Every bill creates winners and losers. Here's who stands to gain and who bears the cost.

Who Benefits

  • Taxpayers and congressional appropriations committees — by getting earlier, CFO‑certified identification of riskier new programs and standardized, OMB‑approved estimation methods that can improve the accuracy and comparability of improper‑payment figures.
  • OMB and GAO — because the bill channels program‑start and fraud‑risk information into the annual financial statement process, giving these oversight bodies earlier visibility into control gaps and mitigation progress.
  • Program integrity teams and internal auditors — the bill elevates fraud‑risk practices and creates a predictable reporting posture (including explicit attention to payroll, benefits, grants, major contracts, and cards), which helps prioritize audits and remediation.

Who Bears the Cost

  • Agency CFOs and financial management offices — they must jointly approve methodologies, prepare the CFO certification, and provide ongoing monitoring and reporting with no additional appropriations, increasing workload and performance risk.
  • Program offices launching new, large programs — they must conduct susceptibility reviews during early operations and support data collection for statistically valid estimates or approved alternative methodologies.
  • Operational units (grants, payroll, procurement, travel card offices) — will face added scrutiny, data requests, and the need to implement GAO/OMB leading practices, which may require process changes and investment absorbed within existing budgets.

Key Issues

The Core Tension

The central dilemma: tighten prevention and accountability for improper payments by centralizing CFO authority and standardized reporting, or avoid imposing unfunded administrative burdens that could divert agency resources from program delivery — the bill strengthens oversight but leaves agencies to pay for it from existing budgets, producing a trade‑off between rigor and capacity.

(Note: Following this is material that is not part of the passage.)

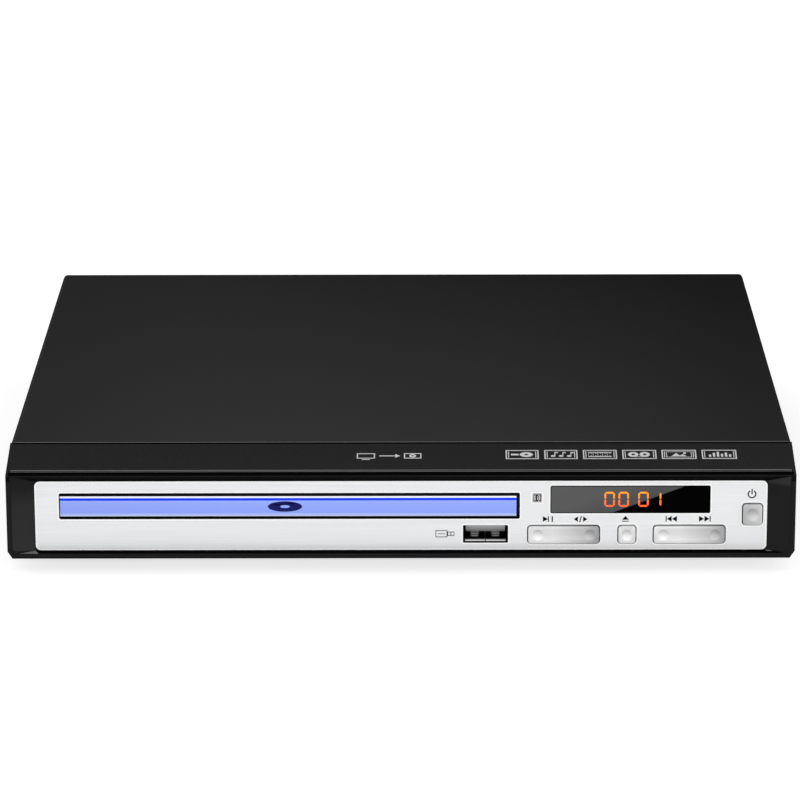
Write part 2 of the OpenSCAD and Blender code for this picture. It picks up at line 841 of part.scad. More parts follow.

Two implementation tensions dominate. First, the Act concentrates accountability in agency CFOs: they jointly approve estimation methodologies with OMB, certify the reliability of program susceptibility identifications, and must describe monitoring of corrective plans.

That creates clearer ownership but also concentrates reputational and practical risk in CFO offices, which may lack the programmatic knowledge or bandwidth to assess technical program vulnerabilities without additional staff or reallocated resources.

Second, the Act imposes substantive new review and reporting expectations while explicitly forbidding new appropriations. Agencies will need to absorb the cost of susceptibility analyses, statistically valid sampling (or approved alternatives), and expanded fraud‑risk remediation within existing budgets.

That may force tradeoffs between prevention work and program delivery, or lead agencies to prioritize compliance paperwork over substantive control improvements. Additionally, the $100 million/first‑years threshold targets large start‑up spending but could miss smaller programs with high fraud exposure; conversely, the focus on the first 4 years may incentivize program designs that shift spending timelines to avoid the threshold.

Finally, giving OMB and agency CFOs the joint gatekeeping role on methodologies risks delays or inconsistent methodological standards across agencies unless OMB issues clear, prescriptive guidance.